Scientists led by a team from Oxford University have identified mutations in two genes that lead to a serious skull condition.
People affected by the disorder, called craniosynostosis, are born with or develop abnormally shaped heads. This is caused by the plates of the skull joining together earlier than normal, which in turn can cause increased pressure in the skull and hearing, vision and breathing difficulties. Restricted brain growth and developmental problems are common.
Craniosynostosis affects around one in 2,200 children and in 21 percent of cases it is due to an identifiable genetic defect. But Andrew Wilkie, professor of pathology at Oxford University, the leader of the study, estimates that around a third of all cases are in fact caused by a genetic fault.
'I had the suspicion that there were other unidentified genes out there that were implicated and that still needed to be discovered', he says, 'and that's where this study has come in'.
The genes identified by the research have independent functions and this is reflected in the clinical picture. The non-bony tissues that join the skull plates are called sutures and only some of them will join too early in patients with craniosynostosis. 'The two genes we identified affect the skull in very different ways and give distinctly different patterns of suture fusion from each other', explains Professor Wilkie.

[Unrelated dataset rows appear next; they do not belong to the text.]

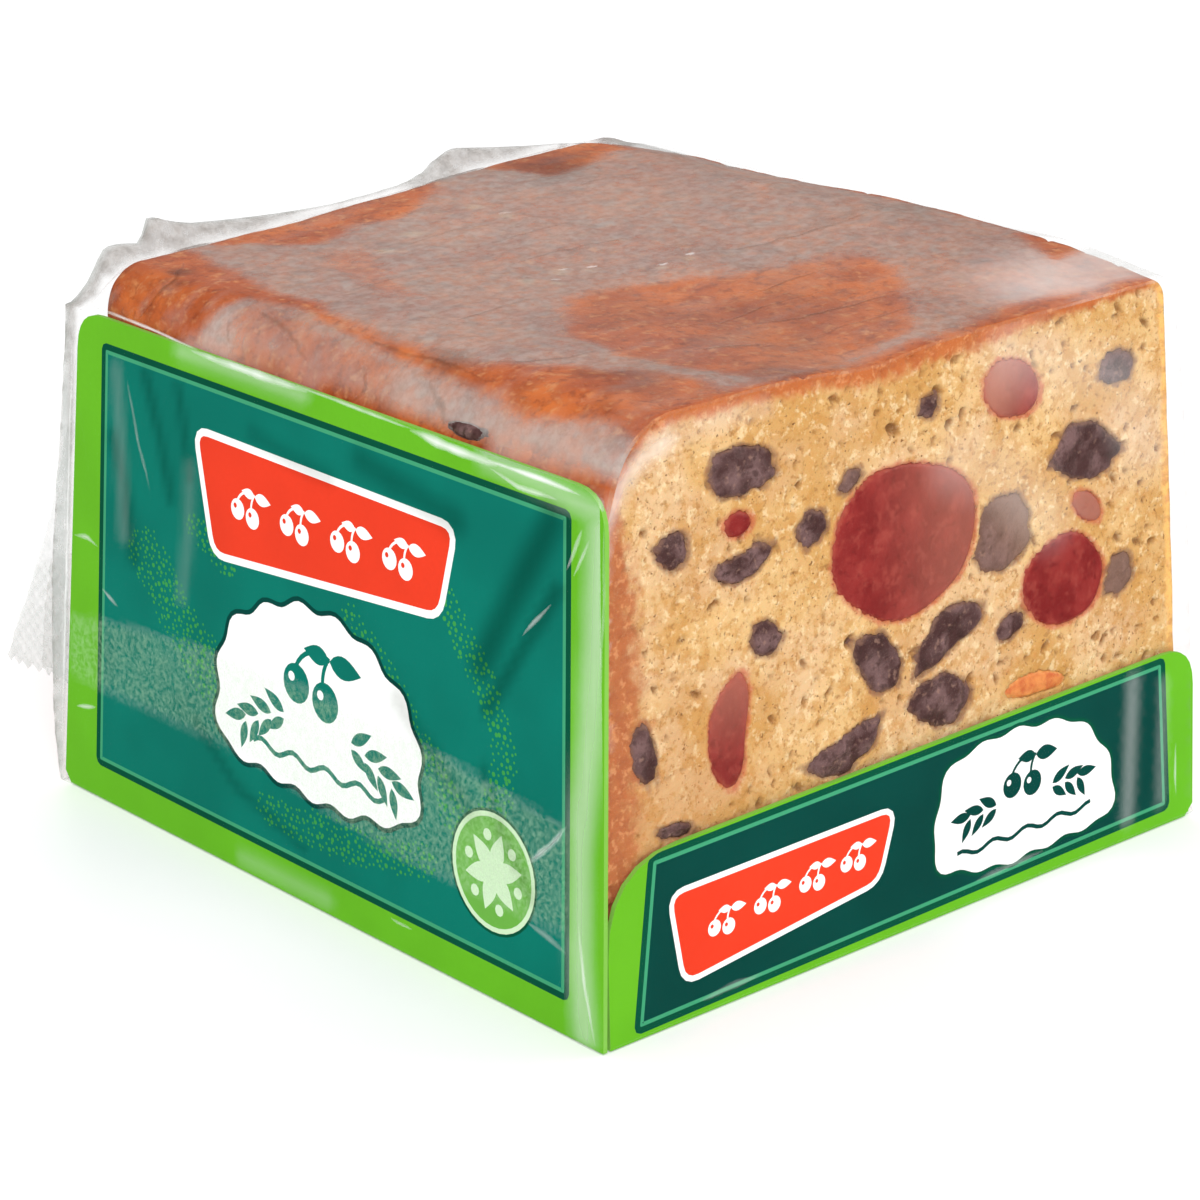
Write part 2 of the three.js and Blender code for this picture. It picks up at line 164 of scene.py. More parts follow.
def lattice(ix, iy, iz, seed):
    """A repeatable value from 0 to 1 for each point with whole coordinates."""
    h = (ix * 374761393 + iy * 668265263 + iz * 1442695041 + seed * 1013904223) & 0xFFFFFFFF
    h = ((h ^ (h >> 13)) * 1274126177) & 0xFFFFFFFF
    return ((h ^ (h >> 16)) & 0xFFFF) / 65535


def noise(points, size, seed):
    """Smooth noise from -1 to 1, with lumps of the given size."""
    scaled = np.asarray(points, float) / size
    cell = np.floor(scaled).astype(np.int64)
    f = scaled - cell
    f = f * f * (3 - 2 * f)
    total = 0
    for corner in range(8):
        step = np.array([corner & 1, corner >> 1 & 1, corner >> 2 & 1])
        weight = np.prod(np.where(step == 1, f, 1 - f), axis=-1)
        c = cell + step
        total = total + weight * lattice(c[..., 0], c[..., 1], c[..., 2], seed)
    return 2 * total - 1


def rough(points, size, octaves, seed):
    """Noise in several sizes, each half of the one before."""
    return sum(noise(points, size / 2 ** i, seed + i) / 2 ** i for i in range(octaves))


def inside(points, outline):
    """Which points lie in a closed outline."""
    x, y = points[:, 0], points[:, 1]
    result = np.zeros(len(points), bool)
    for (x0, y0), (x1, y1) in zip(outline, np.roll(outline, -1, axis=0)):
        if y0 != y1:
            crosses = (y0 > y) != (y1 > y)
            result ^= crosses & (x < (x1 - x0) * (y - y0) / (y1 - y0) + x0)
    return result


def depth_inside(points, outline):
    """How far inside a closed outline each point is, less than 0 outside it."""
    nearest = np.full(len(points), np.inf)
    for start, end in zip(outline, np.roll(outline, -1, axis=0)):
        run = end - start
        t = np.clip((points - start) @ run / (run @ run), 0, 1)
        nearest = np.minimum(nearest, np.linalg.norm(points - start - t[:, None] * run, axis=1))
    return np.where(inside(points, outline), nearest, -nearest)


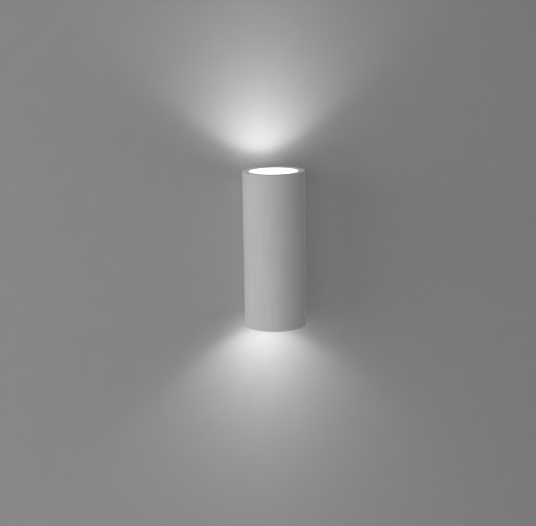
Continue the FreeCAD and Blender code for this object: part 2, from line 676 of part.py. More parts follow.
# ---------------------------------------------------------------- lamps
def make_lamp(end):
    """Reflector lamp: flared body, base block, two headed pins, and a lens in the face."""
    neck = "lamp_neck/2"
    face = "lamp_d/2"
    shoulder = "base_tall"
    flare = "lamp_len - lamp_rim"
    deep = "(lens_sink + lens_thick)"
    wall = "lamp_wall"
    seat = "(lamp_len - %s)" % deep
    shell = turned("lamp_body_" + end, (
        ("0", shoulder), (neck, shoulder), (neck, shoulder + " + 3"), (face, flare),
        (face, "lamp_len"), (face + " - " + wall, "lamp_len"), (face + " - " + wall, seat),
        (face + " - 2*" + wall, seat), (neck + " - " + wall, shoulder + " + 5"),
        ("0", shoulder + " + 5")), {2: ("lamp_d*0.9", 1)})
    lens = turned("lamp_lens_" + end, (
        ("0", seat), (face + " - " + wall, seat), (face + " - " + wall, "lamp_len - lens_sink"),
        ("lamp_d/4", "lamp_len - lens_sink"), ("lamp_d/5", "lamp_len - lens_sink/2"),
        ("0", "lamp_len - lens_sink/2")))
    foot = block(end + "_lamp_foot", "-base_long/2", "-base_wide/2", "0",
                 "base_long", "base_wide", "base_tall")
    base = doc.addObject("Part::Fillet", "lamp_base_" + end)
    base.Base = foot
    doc.recompute()
    upright = [n + 1 for n, edge in enumerate(foot.Shape.Edges)
               if edge.BoundBox.ZLength > value("base_tall") - 0.01]
    corner = value("base_wide*0.3")
    base.Edges = [(n, corner, corner) for n in upright]
    pins = []
    for n, x in enumerate(("pin_pitch/2", "-pin_pitch/2")):
        neck_rod = rod(end + "_pin_neck_%d" % n, x, "", "-pin_reach", "pin_neck/2", "pin_reach")
        head = rod(end + "_pin_head_%d" % n, x, "", "-pin_reach", "pin_head/2", "pin_head_tall")
        pins.append(fuse(end + "_pin_%d" % n, [neck_rod, head]))
    pins = group("lamp_pins_" + end, pins)
    for thing in (shell, lens, base, pins):
        if end == "top":
            place(thing, y=AXIS, z=LAMP_BASE)
        else:
            place(thing, y=AXIS, z="-" + LAMP_BASE, turn=((0, 1, 0), 180))
    return [shell, lens, base, pins]


# ---------------------------------------------------------------- wiring on the lower shelf
def make_terminal_block():
    """Three-pole block on the lower shelf: wire holes through it, screw holes from above."""
    width = "(3*pole_gap)"
    case = block("block_case", "-%s/2" % width, BLOCK_FRONT, FLOOR,
                 width, "block_deep", "block_tall")
    cutters = []
    screws = []
    for n, x in enumerate(("-pole_gap", "0", "pole_gap")):
        cutters.append(rod("pole_hole_%d" % n, x, BLOCK_BACK, POLE_Z, "pole_hole/2",
                           "block_deep", "-y"))
        top = "(%s + block_tall)" % FLOOR
        middle = BLOCK_BACK + " - block_deep/2"
        depth = "(block_tall/2 - lead_d/2 - small_play)"
        cutters.append(rod("pole_well_%d" % n, x, middle, top, "pole_screw/2 + small_play",
                           "block_tall/2", "-z"))
        pin = rod("pole_screw_%d" % n, x, middle, "%s - sheet" % top, "pole_screw/2",
                  depth + " - sheet", "-z")
        slot = block("pole_slot_%d" % n, x + " - pole_screw/2", middle + " - pole_screw/10",
                     "%s - sheet - pole_screw/4" % top, "pole_screw", "pole_screw/5",
                     "pole_screw/4")
        screws.append(cut("terminal_screw_%d" % n, pin, [slot]))
    return [cut("terminal_block", case, cutters), group("terminal_screws", screws)]


def make_cord_grip():
    """Saddle that presses the supply cable on the lower shelf, with its two screws."""
    saddle = block("saddle", "-clamp_wide/2", "-clamp_back - clamp_deep", FLOOR,
                   "clamp_wide", "clamp_deep", "clamp_tall")
    cable = "clamp_cable"
    arch = rod("saddle_arch", "0", "-clamp_back", FLOOR, cable + "/2", "clamp_deep", "-y")
    middle = "-clamp_back - clamp_deep/2"
    cutters = [arch]
    screws = []
    for n, x in enumerate(("clamp_bolt_gap/2", "-clamp_bolt_gap/2")):
        cutters.append(rod("saddle_hole_%d" % n, x, middle, FLOOR, "holder_bolt/2 + small_play",
                           "clamp_tall", "+z"))
        screws.append(screw("clamp_screw_%d" % n, x, middle, FLOOR + " + clamp_tall", "-z",
                            "holder_bolt/2", "clamp_tall + sheet", "holder_bolt*0.9",
                            "holder_bolt*0.7"))
    return [cut("cable_clamp", saddle, cutters), group("clamp_screws", screws)]


def make_leads():
    """Sleeved leads from the lampholders to the block, and the earth lead to its screw."""
    radius = "lead_d/2"
    bend = "lead_d*2.2"
    half = "lead_gap/2"
    front = BLOCK_FRONT + " - lead_d*3"
    leads = []
    for name, sign in (("live_lead", "-"), ("neutral_lead", "")):
        x = sign + half
        pole = sign + "pole_gap"
        leads.append(lead(name + "_top", (
            (x, AXIS, SHELF_TOP), (x, AXIS, SHELF_TOP + "*0.45"),
            (pole, front, SHELF_TOP + "*0.1"), (pole, front, POLE_Z),
            (pole, BLOCK_BACK + " - block_deep*0.75", POLE_Z)), radius, bend))
        leads.append(lead(name + "_bottom", (
            (x, AXIS, "-" + SHELF_TOP), (x, AXIS, "%s + block_tall*1.1" % FLOOR),
            (pole, AXIS + " + lead_d*4.6", "%s + block_tall*1.3" % FLOOR),
            (pole, AXIS + " + lead_d*4.6", POLE_Z),
            (pole, BLOCK_BACK + " - block_deep*0.25", POLE_Z)), radius, bend))
    return leads


def make_earth():
    """Earth screw in the upper shelf, and its lead, which ends in a ring tag."""
    top = SHELF_LOW
    tag_low = "(%s - tag_thick)" % top
    bolt = screw("earth_screw", "0", EARTH_Y, tag_low, "+z", "holder_bolt/2",
                 "tag_thick + sheet + holder_bolt*0.5", "holder_bolt", "holder_bolt*0.7")
    front = BLOCK_FRONT + " - lead_d*4"
    wire = lead("earth_wire", (
        ("0", BLOCK_BACK + " - block_deep*0.75", POLE_Z), ("0", front, POLE_Z),
        ("0", front, "%s - lead_d/2" % tag_low),
        ("0", EARTH_Y + " - holder_bolt*1.4", "%s - lead_d/2" % tag_low)), "lead_d/2",
        "lead_d*2.2")
    disc = rod("tag_disc", "0", EARTH_Y, tag_low, "holder_bolt*1.3", "tag_thick")
    hole = rod("tag_hole", "0", EARTH_Y, tag_low, "holder_bolt/2 + small_play",
               "tag_thick")
    barrel = rod("tag_barrel", "0", EARTH_Y + " - holder_bolt*1.15",
                 "%s - lead_d/2" % tag_low, "lead_d/2 + tag_thick*0.8", "lead_d*1.6", "-y")
    strap = cut("tag", disc, [hole])
    return [bolt, fuse("earth_lead", [wire, strap, barrel])]


# ---------------------------------------------------------------- all pieces
def make_all():
    made = [make_tube(), make_wall_plate(), make_grommet(), make_carrier()]
    made += make_glass() + make_carrier_fixings()
    for end in ("top", "bottom"):
        made += [make_bracket(end), make_lampholder(end)] + make_lamp(end)
    made += [make_rivets(), make_contacts(), make_lampholder_screws()]
    made += make_terminal_block() + make_cord_grip() + make_leads() + make_earth()
    return made


def write_all(made):
    doc.recompute()
    for thing in doc.Objects:
        if "Invalid" in thing.State or "Error" in thing.State:
            raise ValueError("%s is %s" % (thing.Label, thing.State))
    for piece in made:
        if piece.Shape.isNull() or not piece.Shape.isValid() or not piece.Shape.Solids:
            raise ValueError("%s has no valid solid" % piece.Label)
    os.makedirs("parts", exist_ok=True)
    for piece in made:
        piece.Shape.exportStep("parts/%s.step" % piece.Label)
    print("%d pieces, %d solids" % (len(made), sum(len(p.Shape.Solids) for p in made)))


write_all(make_all())
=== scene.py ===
# %% [markdown]
# # Tube wall light: finishes, small parts and light
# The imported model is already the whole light: a cast tube with a flat back, two satin discs,
# two reflector lamps and the steel, ceramic and wiring inside. This lesson gives every piece
# its finish, adds the small forms that are quicker to make as meshes, and lights it on a wall.
#
# The model could be rebuilt here from nothing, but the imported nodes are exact, so they stay
# where they are and only their materials change.

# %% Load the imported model
import json
import math

import bmesh
import bpy
from mathutils import Matrix, Vector


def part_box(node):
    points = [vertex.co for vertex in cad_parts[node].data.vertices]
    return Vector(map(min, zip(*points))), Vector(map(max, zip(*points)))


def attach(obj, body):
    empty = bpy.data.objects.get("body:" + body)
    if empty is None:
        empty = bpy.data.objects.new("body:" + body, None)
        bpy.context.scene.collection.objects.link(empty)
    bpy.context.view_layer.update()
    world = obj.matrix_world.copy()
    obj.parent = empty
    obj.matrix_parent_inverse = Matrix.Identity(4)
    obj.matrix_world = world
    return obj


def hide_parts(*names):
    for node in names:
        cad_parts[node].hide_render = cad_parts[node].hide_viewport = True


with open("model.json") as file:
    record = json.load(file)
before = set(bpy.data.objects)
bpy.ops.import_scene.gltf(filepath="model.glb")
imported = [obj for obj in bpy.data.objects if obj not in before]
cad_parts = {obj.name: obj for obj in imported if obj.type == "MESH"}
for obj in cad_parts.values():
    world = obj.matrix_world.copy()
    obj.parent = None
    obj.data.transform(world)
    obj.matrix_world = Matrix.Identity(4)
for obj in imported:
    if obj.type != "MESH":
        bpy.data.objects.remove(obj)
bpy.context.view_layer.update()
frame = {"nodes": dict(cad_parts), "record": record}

nodes_of = frame["nodes"]
record = frame["record"]
print("pieces in the packed model:", len(nodes_of))

# %% [markdown]
# ## Driving dimensions
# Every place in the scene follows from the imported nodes. The tube's box gives its height and
# its axis, because the back of the tube is flat and only the front is round.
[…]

The research leading to one of the genes being identified began with DNA analysis of a family in which both children had craniosynostosis but its cause was unknown. The ERF gene was put forward as a potential candidate and this was confirmed when mutations in ERF were identified in an additional 11 samples from over 400 other patients, but not in analysis of healthy controls.
In most of these cases patients had been born with normally shaped skulls and the craniosynostosis only became apparent in early to middle years of childhood. On the other hand, patients with mutations in the other gene identified by the researchers, TCF12, usually required surgery within the first two years of life.
The researchers estimate that mutations in either ERF of TCF12 are responsible for up to three percent of all cases of craniosynostosis. In both cases knowledge of the genetic cause is helpful as families and care teams can better appreciate the characteristics and risks of the condition, including risks of inheritance.
But Professor Wilkie says that in the case of the ERF mutations, where the problem manifests later on, 'knowledge of the mutation would be very valuable. It would alert a surgeon to the fact there was an underlying problem leading to the sutures not working properly. The surgeon would know to keep a very close eye on the child. They couldn't say that the child seemed fine and simply discharge them from follow-up'.
The research was partially supported by the National Institute for Health Research (NIHR). Professor Wilkie says that the NIHR's Comprehensive Clinical Research Network (CCRN) was essential to the success of the study which involved genetic information, resources and staff from four centres of excellence for craniosynostosis.
'Combined, those four centres represent a unique resource', Professor Wilkie comments. 'Before the NIHR-CCRN structure had been designed and put in place, it would have been impossible to have drawn on that resource as we did here'.
Both studies are published in Nature Genetics.